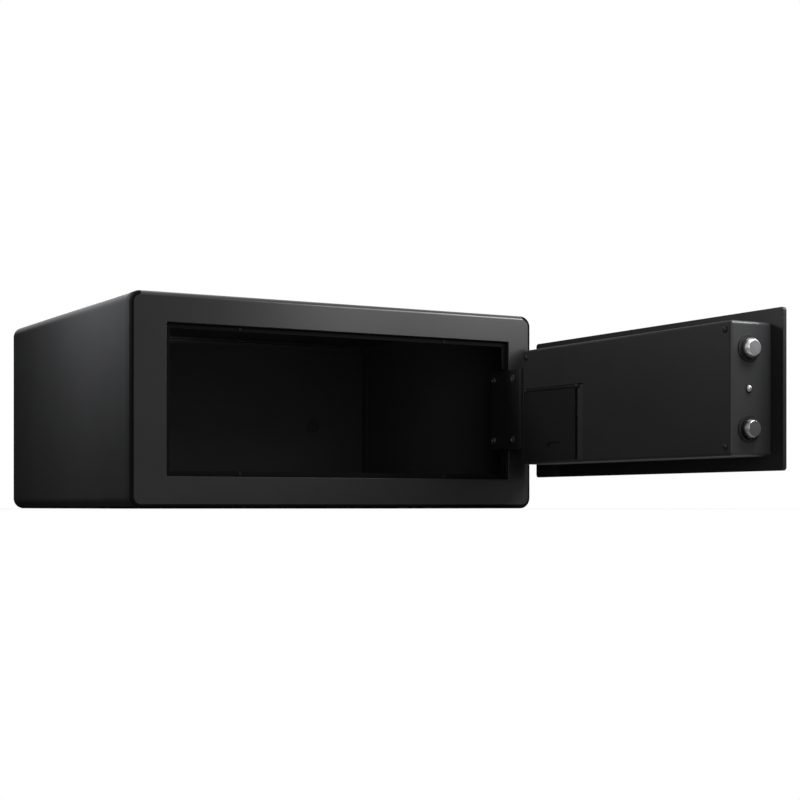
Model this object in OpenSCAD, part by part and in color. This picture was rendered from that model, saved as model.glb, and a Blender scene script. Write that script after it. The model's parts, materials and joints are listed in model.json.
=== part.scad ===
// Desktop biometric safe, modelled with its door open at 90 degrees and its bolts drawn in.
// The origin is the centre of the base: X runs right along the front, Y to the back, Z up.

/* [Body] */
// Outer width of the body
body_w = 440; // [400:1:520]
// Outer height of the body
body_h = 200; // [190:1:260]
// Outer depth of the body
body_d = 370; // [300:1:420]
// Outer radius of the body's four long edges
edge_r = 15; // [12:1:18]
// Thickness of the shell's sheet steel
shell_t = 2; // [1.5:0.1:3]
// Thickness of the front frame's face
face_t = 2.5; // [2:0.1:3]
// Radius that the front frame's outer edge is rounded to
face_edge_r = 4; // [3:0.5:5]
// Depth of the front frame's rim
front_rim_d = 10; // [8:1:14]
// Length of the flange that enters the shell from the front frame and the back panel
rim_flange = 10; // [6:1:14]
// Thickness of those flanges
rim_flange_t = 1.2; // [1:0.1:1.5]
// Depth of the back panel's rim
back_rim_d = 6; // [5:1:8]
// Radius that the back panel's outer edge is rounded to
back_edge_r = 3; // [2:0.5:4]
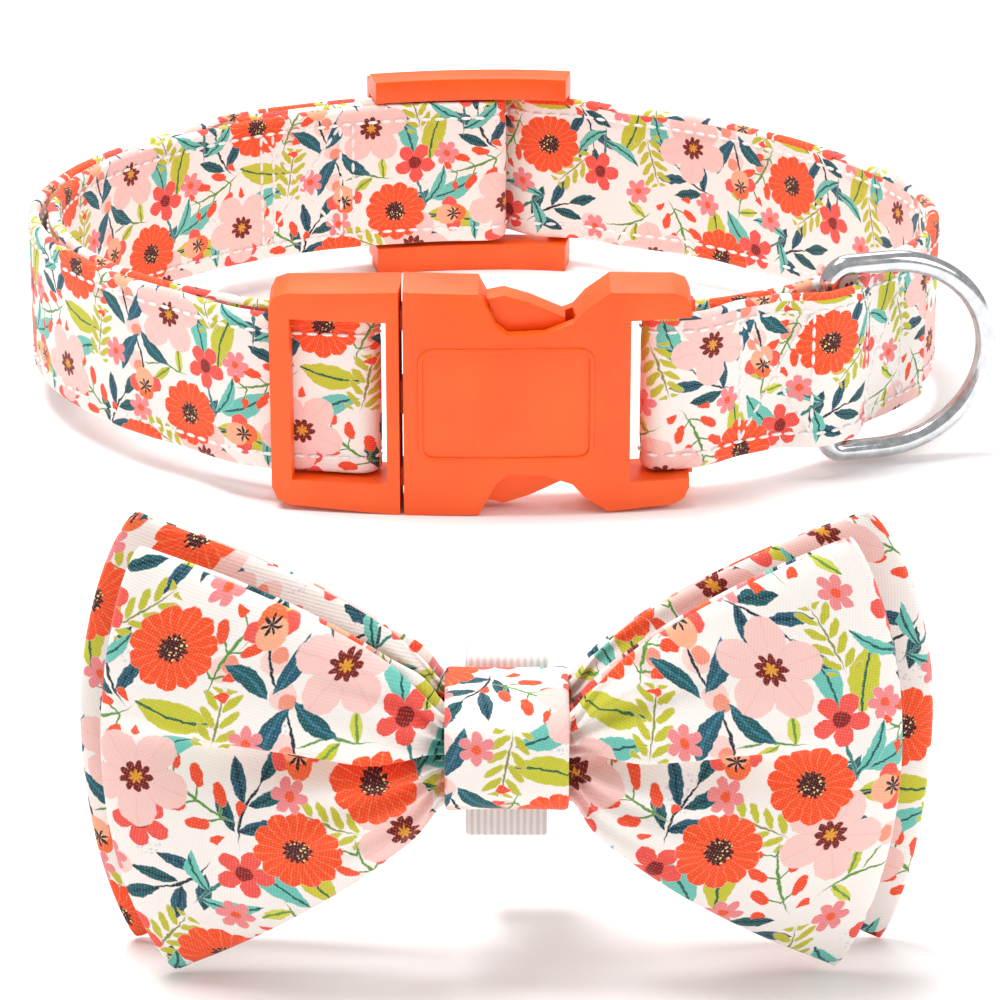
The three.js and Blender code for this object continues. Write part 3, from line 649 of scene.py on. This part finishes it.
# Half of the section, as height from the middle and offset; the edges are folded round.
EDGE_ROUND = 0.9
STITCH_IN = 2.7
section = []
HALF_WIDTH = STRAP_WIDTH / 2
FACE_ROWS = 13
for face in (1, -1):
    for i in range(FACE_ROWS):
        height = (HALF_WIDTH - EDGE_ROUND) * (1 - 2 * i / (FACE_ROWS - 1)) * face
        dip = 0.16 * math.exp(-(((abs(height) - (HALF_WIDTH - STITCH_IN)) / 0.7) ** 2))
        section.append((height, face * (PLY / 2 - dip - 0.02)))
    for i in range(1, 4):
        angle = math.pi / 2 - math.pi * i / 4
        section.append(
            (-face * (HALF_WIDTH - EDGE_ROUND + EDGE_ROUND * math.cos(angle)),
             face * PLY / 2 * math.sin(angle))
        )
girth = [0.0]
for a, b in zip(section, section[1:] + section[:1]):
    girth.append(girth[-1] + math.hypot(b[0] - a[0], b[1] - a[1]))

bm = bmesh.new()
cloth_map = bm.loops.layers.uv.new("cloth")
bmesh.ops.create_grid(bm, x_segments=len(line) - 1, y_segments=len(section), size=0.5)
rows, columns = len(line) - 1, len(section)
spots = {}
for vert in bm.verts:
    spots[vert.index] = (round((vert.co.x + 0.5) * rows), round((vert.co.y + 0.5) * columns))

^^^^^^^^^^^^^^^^

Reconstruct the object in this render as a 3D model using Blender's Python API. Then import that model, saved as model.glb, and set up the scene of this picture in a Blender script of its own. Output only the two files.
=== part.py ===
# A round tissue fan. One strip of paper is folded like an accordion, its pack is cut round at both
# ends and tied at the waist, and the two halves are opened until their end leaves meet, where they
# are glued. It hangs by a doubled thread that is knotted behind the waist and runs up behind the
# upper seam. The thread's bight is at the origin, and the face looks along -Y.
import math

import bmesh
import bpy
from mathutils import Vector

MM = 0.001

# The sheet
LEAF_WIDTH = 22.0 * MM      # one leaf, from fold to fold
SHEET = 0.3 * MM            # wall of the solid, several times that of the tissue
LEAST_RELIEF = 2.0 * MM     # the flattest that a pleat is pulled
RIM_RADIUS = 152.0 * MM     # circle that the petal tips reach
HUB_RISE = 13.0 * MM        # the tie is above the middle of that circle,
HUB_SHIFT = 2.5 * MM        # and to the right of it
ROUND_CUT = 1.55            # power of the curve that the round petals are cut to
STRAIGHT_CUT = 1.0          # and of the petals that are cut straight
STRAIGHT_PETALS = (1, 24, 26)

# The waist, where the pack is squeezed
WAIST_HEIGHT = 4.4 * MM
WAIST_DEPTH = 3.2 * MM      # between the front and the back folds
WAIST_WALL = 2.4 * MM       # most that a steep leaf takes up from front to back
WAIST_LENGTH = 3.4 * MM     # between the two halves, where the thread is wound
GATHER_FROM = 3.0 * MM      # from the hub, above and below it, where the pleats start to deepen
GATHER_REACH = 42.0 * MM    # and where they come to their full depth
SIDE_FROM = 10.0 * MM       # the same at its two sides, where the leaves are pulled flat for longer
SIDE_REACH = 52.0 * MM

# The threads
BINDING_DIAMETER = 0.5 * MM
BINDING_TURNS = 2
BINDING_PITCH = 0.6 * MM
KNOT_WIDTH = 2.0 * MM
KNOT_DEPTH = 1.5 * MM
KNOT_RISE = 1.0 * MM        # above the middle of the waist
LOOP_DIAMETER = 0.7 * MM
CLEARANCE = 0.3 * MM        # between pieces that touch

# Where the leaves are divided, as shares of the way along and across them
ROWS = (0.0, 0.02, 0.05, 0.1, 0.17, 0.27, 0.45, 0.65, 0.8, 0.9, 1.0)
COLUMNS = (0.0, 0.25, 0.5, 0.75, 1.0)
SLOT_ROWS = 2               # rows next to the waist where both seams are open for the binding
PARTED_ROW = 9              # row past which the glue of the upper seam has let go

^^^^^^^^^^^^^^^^

■ Do this
How many lines in the entries contain the string "script"? Answer with the number only.

■ Exercise response
2